Scripts that build objects:
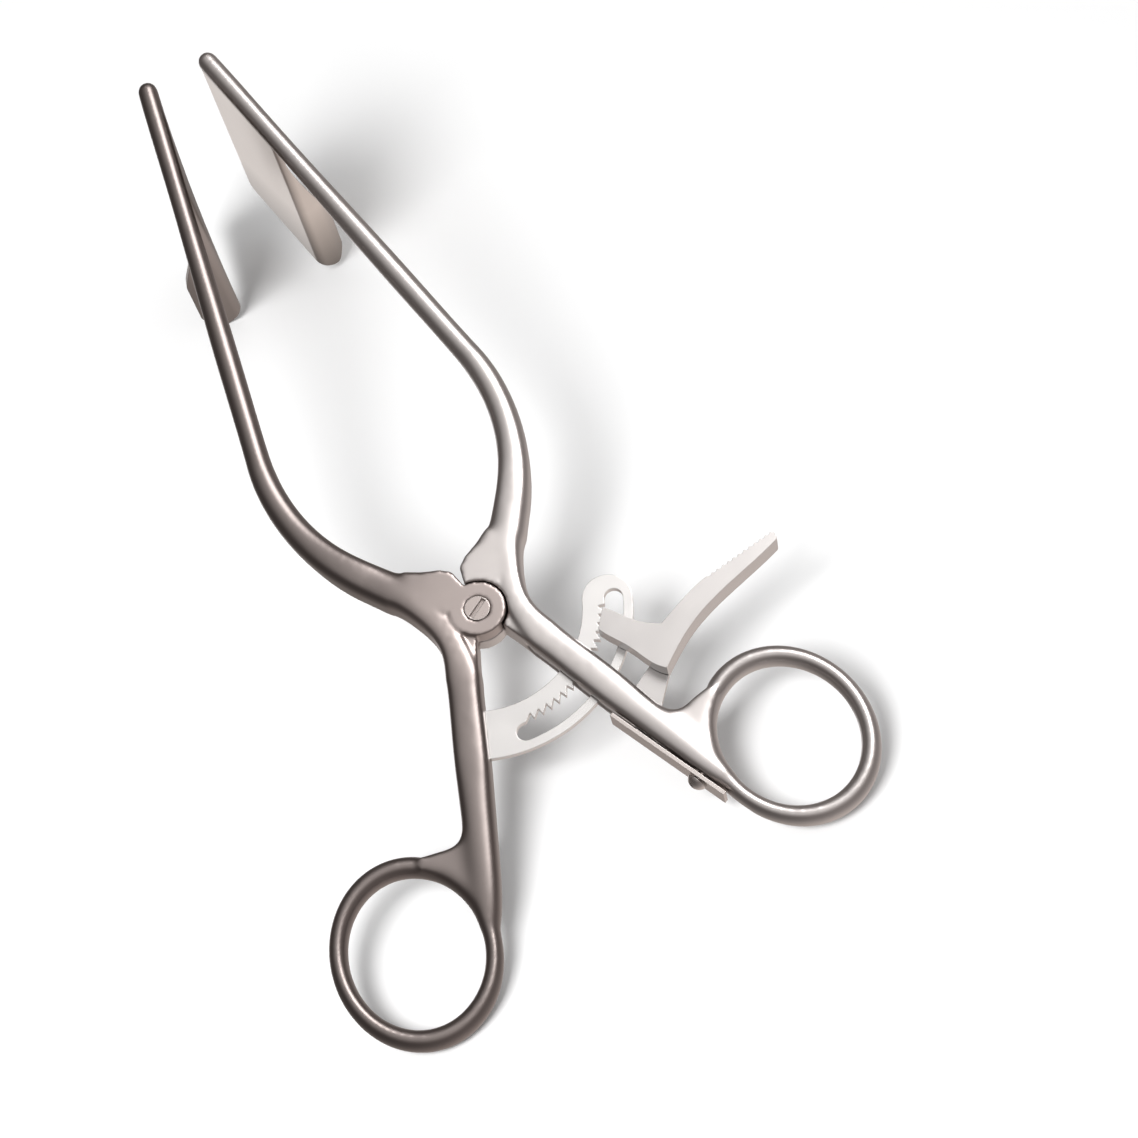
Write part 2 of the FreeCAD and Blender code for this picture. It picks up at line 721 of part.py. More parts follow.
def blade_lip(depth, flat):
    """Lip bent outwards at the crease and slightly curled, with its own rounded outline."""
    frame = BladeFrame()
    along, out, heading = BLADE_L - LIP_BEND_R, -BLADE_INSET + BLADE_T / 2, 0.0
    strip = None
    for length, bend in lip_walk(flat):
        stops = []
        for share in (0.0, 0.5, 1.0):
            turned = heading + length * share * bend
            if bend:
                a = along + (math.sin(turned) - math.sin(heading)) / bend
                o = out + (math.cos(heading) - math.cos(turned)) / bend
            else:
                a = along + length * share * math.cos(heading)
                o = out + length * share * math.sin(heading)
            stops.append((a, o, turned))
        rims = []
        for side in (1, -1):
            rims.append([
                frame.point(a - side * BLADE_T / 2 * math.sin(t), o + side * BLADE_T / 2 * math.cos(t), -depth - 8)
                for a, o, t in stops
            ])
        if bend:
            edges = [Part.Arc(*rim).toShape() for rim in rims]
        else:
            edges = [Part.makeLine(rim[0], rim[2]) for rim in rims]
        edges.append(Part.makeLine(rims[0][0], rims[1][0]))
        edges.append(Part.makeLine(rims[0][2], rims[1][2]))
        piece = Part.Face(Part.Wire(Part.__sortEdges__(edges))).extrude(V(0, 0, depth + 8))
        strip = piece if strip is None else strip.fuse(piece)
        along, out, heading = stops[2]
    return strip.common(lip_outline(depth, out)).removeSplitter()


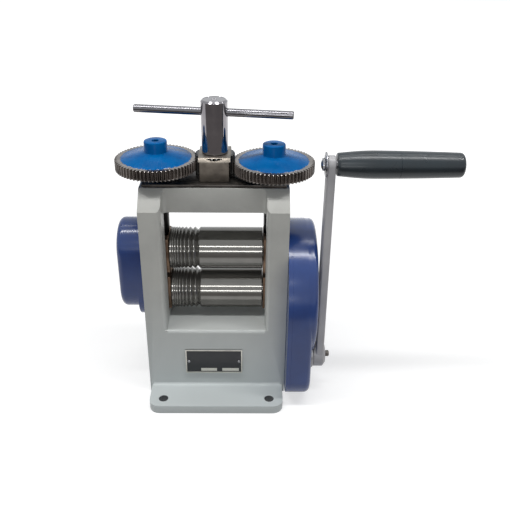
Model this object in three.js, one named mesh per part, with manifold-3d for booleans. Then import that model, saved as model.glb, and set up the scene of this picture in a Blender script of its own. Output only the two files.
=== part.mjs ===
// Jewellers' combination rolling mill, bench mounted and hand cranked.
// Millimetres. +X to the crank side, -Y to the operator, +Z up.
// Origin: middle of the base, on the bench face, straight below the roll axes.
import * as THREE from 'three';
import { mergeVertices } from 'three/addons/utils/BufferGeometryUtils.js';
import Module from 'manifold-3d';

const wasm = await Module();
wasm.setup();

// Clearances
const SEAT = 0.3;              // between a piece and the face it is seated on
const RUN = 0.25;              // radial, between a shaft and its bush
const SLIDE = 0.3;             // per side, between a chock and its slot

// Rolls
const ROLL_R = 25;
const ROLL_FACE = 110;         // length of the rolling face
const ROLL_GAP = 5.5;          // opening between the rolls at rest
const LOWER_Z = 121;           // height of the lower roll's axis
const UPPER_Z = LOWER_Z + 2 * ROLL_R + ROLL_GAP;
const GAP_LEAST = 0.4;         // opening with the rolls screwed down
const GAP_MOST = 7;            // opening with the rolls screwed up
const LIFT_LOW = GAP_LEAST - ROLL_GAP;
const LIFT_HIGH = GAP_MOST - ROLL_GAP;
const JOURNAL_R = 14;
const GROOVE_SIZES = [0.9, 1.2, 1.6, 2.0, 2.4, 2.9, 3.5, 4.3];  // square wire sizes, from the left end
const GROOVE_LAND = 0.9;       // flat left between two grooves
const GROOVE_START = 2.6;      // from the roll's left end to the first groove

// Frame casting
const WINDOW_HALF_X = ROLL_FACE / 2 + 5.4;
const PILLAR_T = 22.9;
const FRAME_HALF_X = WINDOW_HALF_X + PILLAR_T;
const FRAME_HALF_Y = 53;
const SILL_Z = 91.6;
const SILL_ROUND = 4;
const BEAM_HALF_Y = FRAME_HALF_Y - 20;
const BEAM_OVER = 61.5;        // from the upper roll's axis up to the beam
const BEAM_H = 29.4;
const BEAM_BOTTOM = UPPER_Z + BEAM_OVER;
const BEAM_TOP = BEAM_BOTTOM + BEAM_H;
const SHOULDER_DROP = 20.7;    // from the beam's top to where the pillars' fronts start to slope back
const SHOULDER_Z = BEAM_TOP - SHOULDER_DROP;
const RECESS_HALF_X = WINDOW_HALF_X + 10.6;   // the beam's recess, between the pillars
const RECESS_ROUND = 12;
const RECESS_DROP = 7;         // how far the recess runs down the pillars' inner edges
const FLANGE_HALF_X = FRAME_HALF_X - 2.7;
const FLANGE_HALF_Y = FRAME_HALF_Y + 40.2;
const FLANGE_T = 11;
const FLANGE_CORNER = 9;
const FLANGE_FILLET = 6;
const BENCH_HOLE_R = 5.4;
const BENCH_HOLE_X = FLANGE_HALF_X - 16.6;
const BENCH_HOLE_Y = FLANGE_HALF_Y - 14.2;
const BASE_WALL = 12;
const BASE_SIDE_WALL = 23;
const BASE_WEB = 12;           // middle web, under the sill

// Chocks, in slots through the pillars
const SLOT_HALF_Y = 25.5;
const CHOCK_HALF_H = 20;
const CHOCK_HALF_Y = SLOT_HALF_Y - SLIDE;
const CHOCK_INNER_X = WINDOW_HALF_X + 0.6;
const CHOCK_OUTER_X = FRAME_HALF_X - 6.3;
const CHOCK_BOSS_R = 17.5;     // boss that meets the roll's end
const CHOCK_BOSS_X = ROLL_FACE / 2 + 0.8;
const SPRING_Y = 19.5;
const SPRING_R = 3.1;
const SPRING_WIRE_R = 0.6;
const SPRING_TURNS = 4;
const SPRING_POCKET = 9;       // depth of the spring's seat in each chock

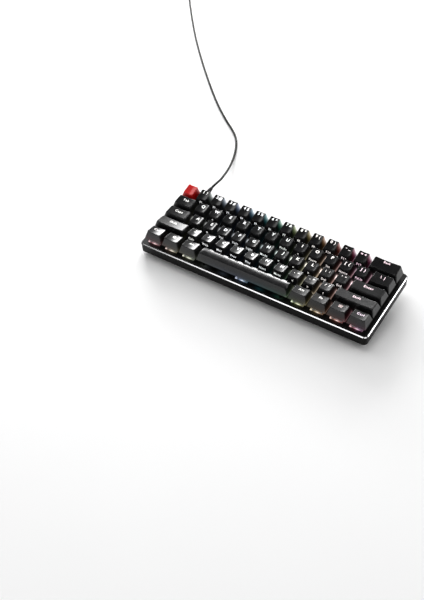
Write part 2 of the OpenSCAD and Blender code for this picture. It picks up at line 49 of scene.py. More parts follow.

Task: Give back exactly the lines from the beginning of the records through the line containing "Model this object", and only those.

Expected output:
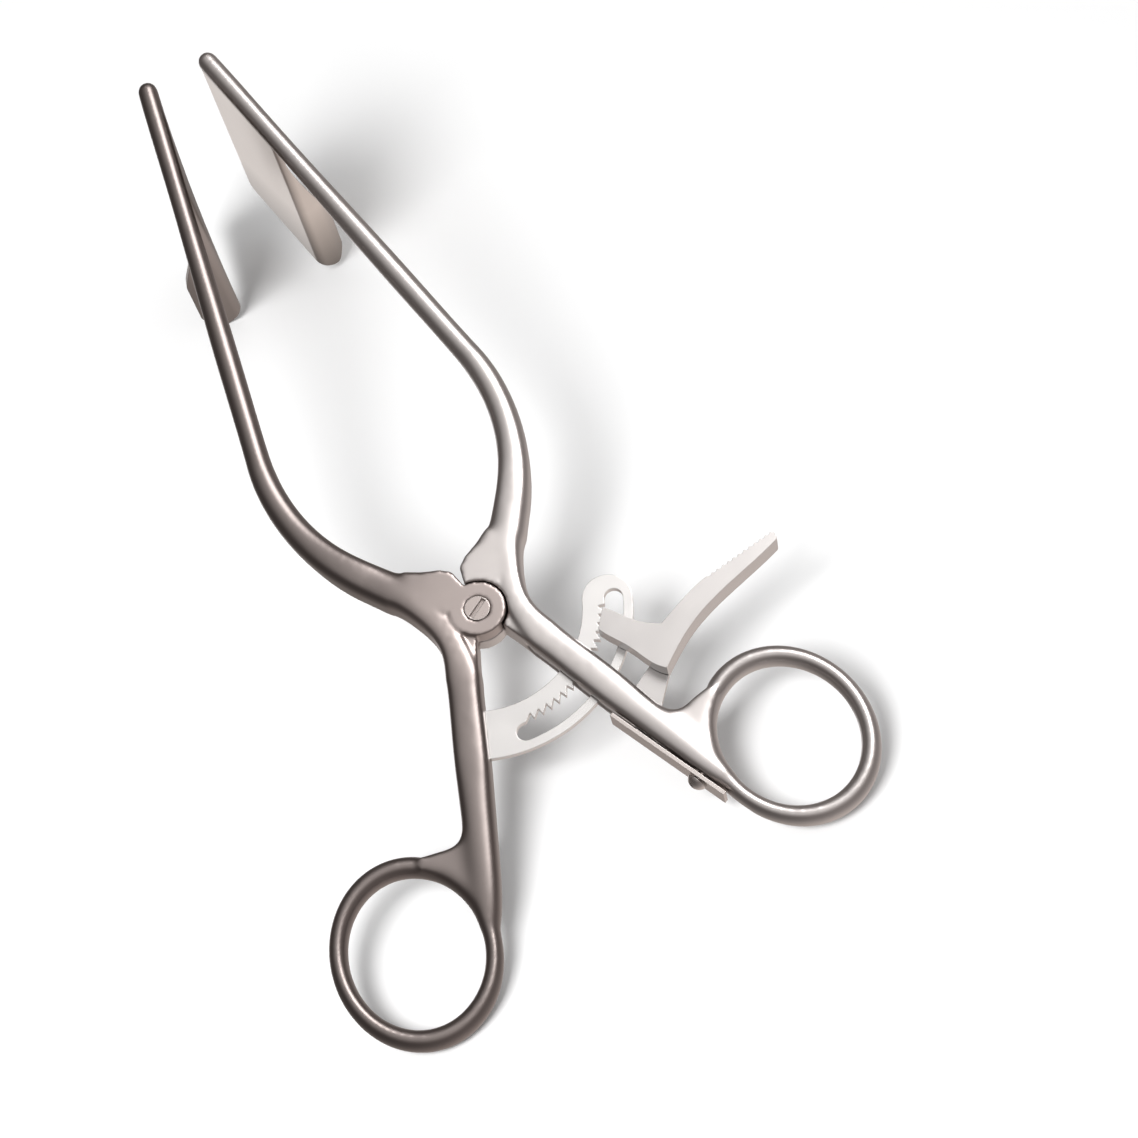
Write part 2 of the FreeCAD and Blender code for this picture. It picks up at line 721 of part.py. More parts follow.
def blade_lip(depth, flat):
    """Lip bent outwards at the crease and slightly curled, with its own rounded outline."""
    frame = BladeFrame()
    along, out, heading = BLADE_L - LIP_BEND_R, -BLADE_INSET + BLADE_T / 2, 0.0
    strip = None
    for length, bend in lip_walk(flat):
        stops = []
        for share in (0.0, 0.5, 1.0):
            turned = heading + length * share * bend
            if bend:
                a = along + (math.sin(turned) - math.sin(heading)) / bend
                o = out + (math.cos(heading) - math.cos(turned)) / bend
            else:
                a = along + length * share * math.cos(heading)
                o = out + length * share * math.sin(heading)
            stops.append((a, o, turned))
        rims = []
        for side in (1, -1):
            rims.append([
                frame.point(a - side * BLADE_T / 2 * math.sin(t), o + side * BLADE_T / 2 * math.cos(t), -depth - 8)
                for a, o, t in stops
            ])
        if bend:
            edges = [Part.Arc(*rim).toShape() for rim in rims]
        else:
            edges = [Part.makeLine(rim[0], rim[2]) for rim in rims]
        edges.append(Part.makeLine(rims[0][0], rims[1][0]))
        edges.append(Part.makeLine(rims[0][2], rims[1][2]))
        piece = Part.Face(Part.Wire(Part.__sortEdges__(edges))).extrude(V(0, 0, depth + 8))
        strip = piece if strip is None else strip.fuse(piece)
        along, out, heading = stops[2]
    return strip.common(lip_outline(depth, out)).removeSplitter()


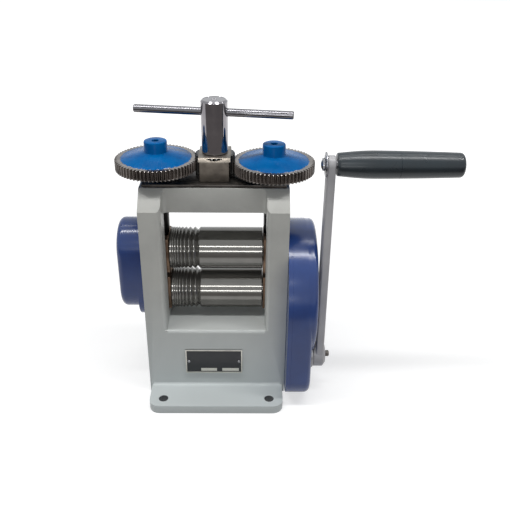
Model this object in three.js, one named mesh per part, with manifold-3d for booleans. Then import that model, saved as model.glb, and set up the scene of this picture in a Blender script of its own. Output only the two files.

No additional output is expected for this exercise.